● WRITTEN TASK
Track down each line that has the word "scene" and copy it.

**** COLLECTED DATA ****

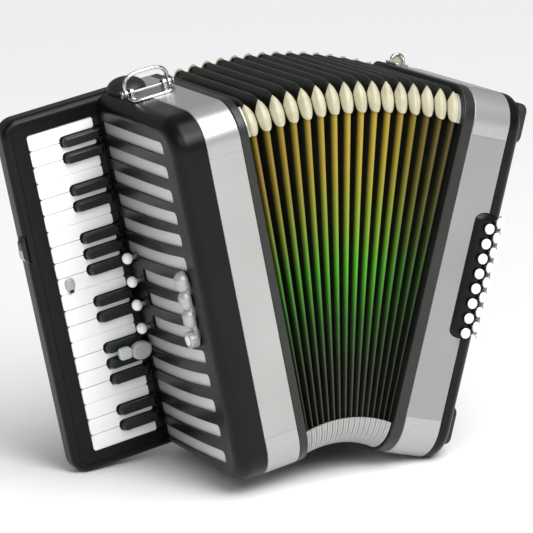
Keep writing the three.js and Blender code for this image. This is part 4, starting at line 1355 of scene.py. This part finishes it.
def addSmallFittings(plan):
    # a pear-shaped tab with a dark foot on one white key
    boxes = {name: localBox(name, "treble") for name in whiteNames}
    name = next(n for n in whiteNames if boxes[n][0][2] < plan["knobKeyZ"] <= boxes[n][1][2])
    z = (boxes[name][0][2] + boxes[name][1][2]) / 2
    x = -bellowsPlan["half"] - plan["knobU"]
    top = keyPlan["top"]
    pear = slab([(x - 5.5, z - 1), (x - 2.6, z - 8), (x + 2.6, z - 8), (x + 5.5, z - 1), (x + 5.5, z + 8),
                 (x - 5.5, z + 8)], [3, 1.6, 1.6, 3, 5.2, 5.2], "y", top - 3.4, top + 0.3, (2.2, 0.2), 8, 6)
    foot = slab(rectangle(x - 2.5, x + 2.5, z - 8, z - 4.4), 0.8, "y", top - 3.9, top - 2.6, 0.3)
    finished("key_tab", [(pear, 0), (foot, 1)], [satinNickel, blackKeyPlastic], name, "treble")
    # a thumb lever on the cover's face: an oval boss and a square end
    y, z = plan["leverY"], plan["leverZ"]
    turn = np.linspace(0, 2 * np.pi, 24, endpoint=False)
    oval = np.stack([coverFace - 11 + 12 * np.cos(turn), z - 2 + 10 * np.sin(turn)], 1)
    boss = slab(oval, 3.0, "y", y - 5, y + 3, (3.5, 0.4), 1, 6)
    square = rectangle(coverFace - 37, coverFace - 23, z - 6, z + 7)
    end = slab(square, 3.5, "y", y - 4, y + 2, (1.6, 0.4), 6, 4)
    bar = slab(rectangle(coverFace - 25, coverFace + 1, z - 3, z + 3), 1.0, "y", y - 2, y + 1, 0.4)
    finished("thumb_lever", [(boss, 0), (end, 1), (bar, 0)], [greyKnobPlastic, paleKnobPlastic], "treble",
             "treble")
    # a strap slide on the keyboard's outer side, with an ivory inlay
    side, z = localBox("keyboard_bed", "treble")[0][0], plan["slideZ"]
    wedge = [(side + 1, z - 17), (side + 1, z + 17), (side - 5, z + 9), (side - 5, z - 7)]
    body = slab(wedge, [1, 1, 6, 6], "y", 92, 104, 1.2, 6)
    inlay = slab([(side - 3.4, z - 12), (side - 3.4, z + 1), (side - 5.9, z + 2), (side - 5.9, z - 8)],
                 0.8, "y", 93.5, 102.5, 0.5)
    finished("strap_slide", [(body, 0), (inlay, 1)], [blackKeyPlastic, creamCelluloid], "treble", "treble")
    # the shoulder strap's end, a leather dome behind the bail
    u, back = plan["strapEnd"]
    dome = revolved(ballProfile(1.0, boxTop - 11, boxTop + 14, 20), "z", (0, 0), 48)
    dome = moved(dome, lambda points: points * [20, 25, 1] + [-bellowsPlan["half"] - u, back, 0])
    finished("strap_end", [(dome, 0)], [blackLeather], "treble", "treble", weighted=False)
    # the bass side's strap bracket, at the back of its top
    plate = slab(rectangle(54, 74, 82, 108), 6, "z", boxTop + 0.2, boxTop + 2.6, 0.8, 8)
    turn = np.linspace(0, np.pi, 25)
    arch = np.stack([64 - 8.5 * np.cos(turn), np.full(25, 95.0), boxTop + 2 + 10 * np.sin(turn)], 1)
    loop = tube(arch, 1.6, 12)
    pad = slab([(56, boxTop + 1), (72, boxTop + 1), (72, boxTop + 12), (56, boxTop + 12)], [1, 1, 5.5, 5.5],
               "y", 97.4, 99.2, 0.6, 8)
    finished("bass_strap_bracket", [(plate, 0), (loop, 0), (pad, 1)], [chrome, creamCelluloid], "bass", "bass",
             weighted=False)


addSmallFittings(smallPlan)
print("small fittings are made")

# the inner parts that stay as the frame has them

for node, material in {
    "treble_soundboard": birchPly, "treble_reed_block": spruceWood, "bass_reed_block": spruceWood,
    "key_axle": drawnSteel,
}.items():
    frame["nodes"][node].data.materials.clear()
    frame["nodes"][node].data.materials.append(material)

# floor and light


def addStage():
    # a floor 80 m wide
    mesh = bpy.data.meshes.new("floor")
    mesh.from_pydata([(-40, -40, 0), (40, -40, 0), (40, 40, 0), (-40, 40, 0)], [], [(0, 1, 2, 3)])
    paper = mouldedMaterial("White studio paper", {
        "colour": "#fbfbfb", "second": "#fcfcfc", "cloud": 900, "grain": 3.0, "rough": 0.8, "spread": 0.05,
        "bump": 0.02, "height": 0.05,
    })
    mesh.materials.append(paper)
    linked("floor", mesh)


def addLamp(name, kind, energy, spot, aim, size):
    # a lamp at the spot, its back pointing away from the aim
    data = bpy.data.lights.new(name, kind)
    data.energy = energy
    if kind == "SUN":
        data.angle = math.radians(size)
    else:
        data.shape = "DISK"
        data.size = size
    back = np.array(spot, float) - np.array(aim, float)
    back /= np.linalg.norm(back)
    right = np.cross([0, 0, 1], back)
    right /= np.linalg.norm(right)
    turnTo(linked(name, data), right, np.cross(back, right), back, spot)


addStage()
addLamp("sky", "SUN", 2.2, (0.6, -1.2, 2.6), (0, 0, 0.2), 50)
addLamp("keySoftbox", "AREA", 24, (0.1, -1.7, 1.5), (0, 0, 0.2), 1.1)
addLamp("leftSoftbox", "AREA", 8, (-1.2, -1.6, 1.3), (0, 0, 0.2), 1.2)

world = bpy.data.worlds.new("world")
bpy.context.scene.world = world
world.use_nodes = True
world.node_tree.nodes["Background"].inputs["Color"].default_value = (0.95, 0.96, 1.0, 1.0)
world.node_tree.nodes["Background"].inputs["Strength"].default_value = 0.28
bpy.context.scene.view_settings.view_transform = "Standard"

****

● COMPLETE OUTPUT
Keep writing the three.js and Blender code for this image. This is part 4, starting at line 1355 of scene.py. This part finishes it.
bpy.context.scene.world = world
bpy.context.scene.view_settings.view_transform = "Standard"